The circumstances surrounding Probus’ death remain unclear. His Praetorian Prefect, Marcus Aurelius Carus, appears either an unwilling beneficiary or active conspirator. Carus, from southern Gaul, attempted to placate the political instability by nominating his sons, Carinus and Numerianus as his heirs.
Carus’ reign was cut short by divine intervention when lightning struck him on a campaign in the east in AD 283. Numerianus, on campaign with his father, was slain by the praetorian prefect, Aper, who seemingly lacked the courage to follow up his violence, and did not declare himself emperor. Aper was, in turn, struck down, and the soldiers of the east gathered to elect a suitable leader.
They settled on a junior officer, Diocles, whose background is largely unknown.

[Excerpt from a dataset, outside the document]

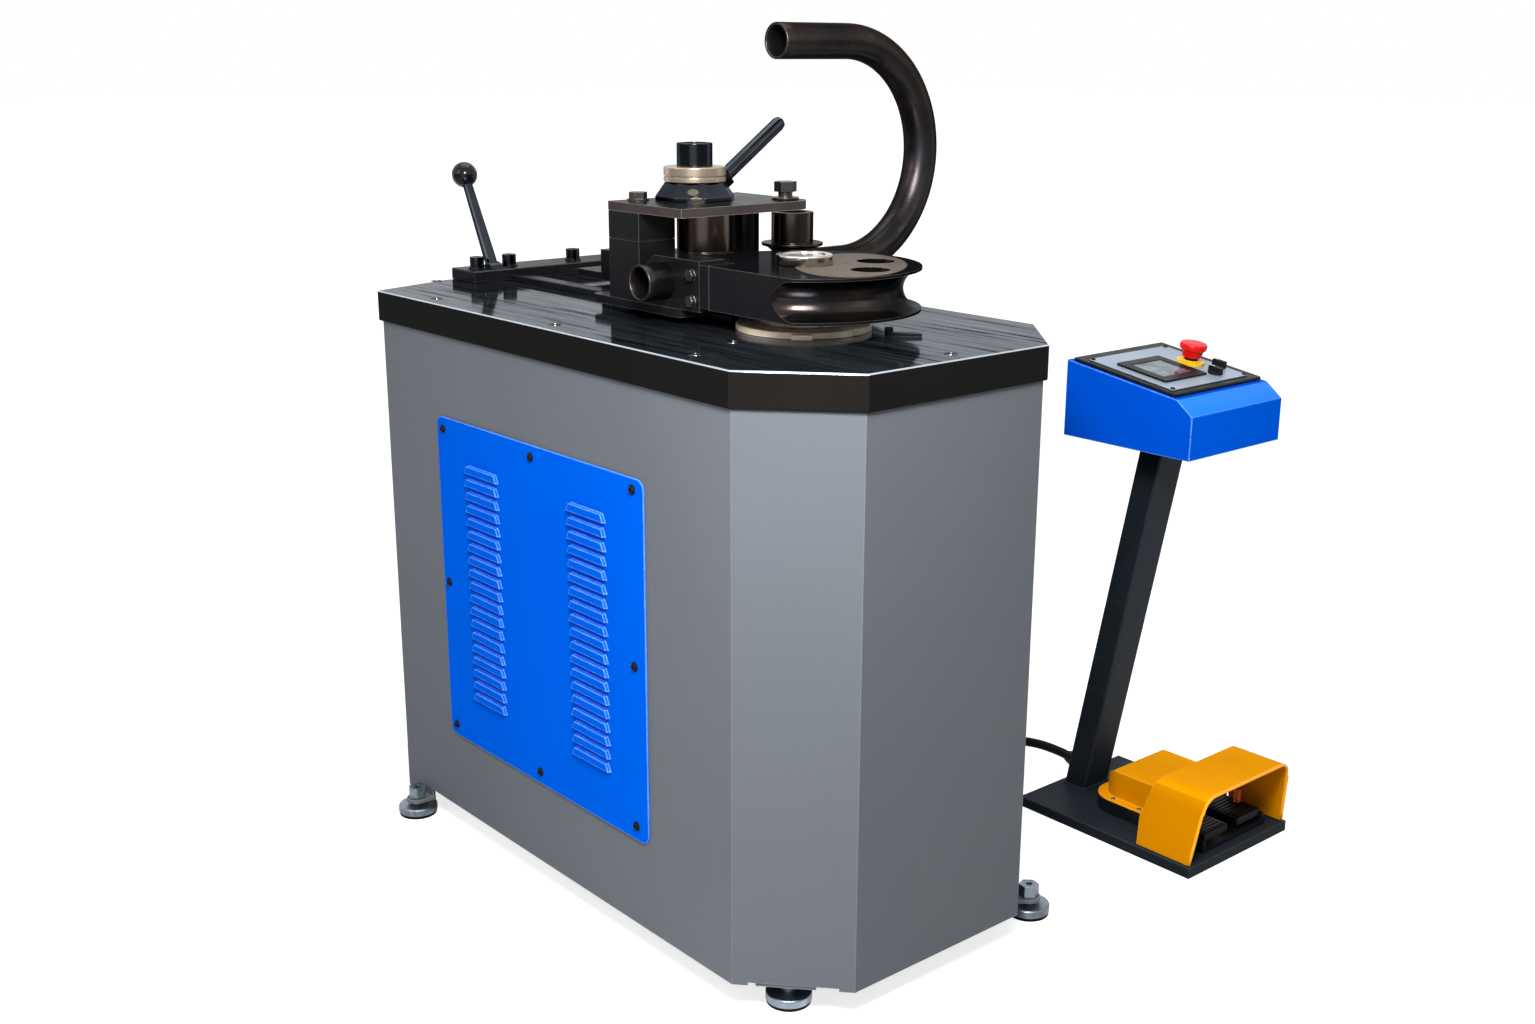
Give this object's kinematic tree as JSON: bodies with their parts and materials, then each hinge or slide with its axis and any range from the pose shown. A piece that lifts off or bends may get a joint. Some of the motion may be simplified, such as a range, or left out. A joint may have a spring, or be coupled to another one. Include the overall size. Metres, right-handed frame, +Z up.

Acclaimed in AD 284, Diocles took a new name: Marcus Aurelius Gaius Valerius Diocletianus. Carinus himself would be betrayed to Diocletian. The empire returned to the control of one man. Diocletian, however, had no interest in suffering the same fate as many of his predecessors and ushered in a period of profound change. With Diocletian the curtain was brought down on the crisis of the third century, and imperial history passed from the Principate to the Dominate.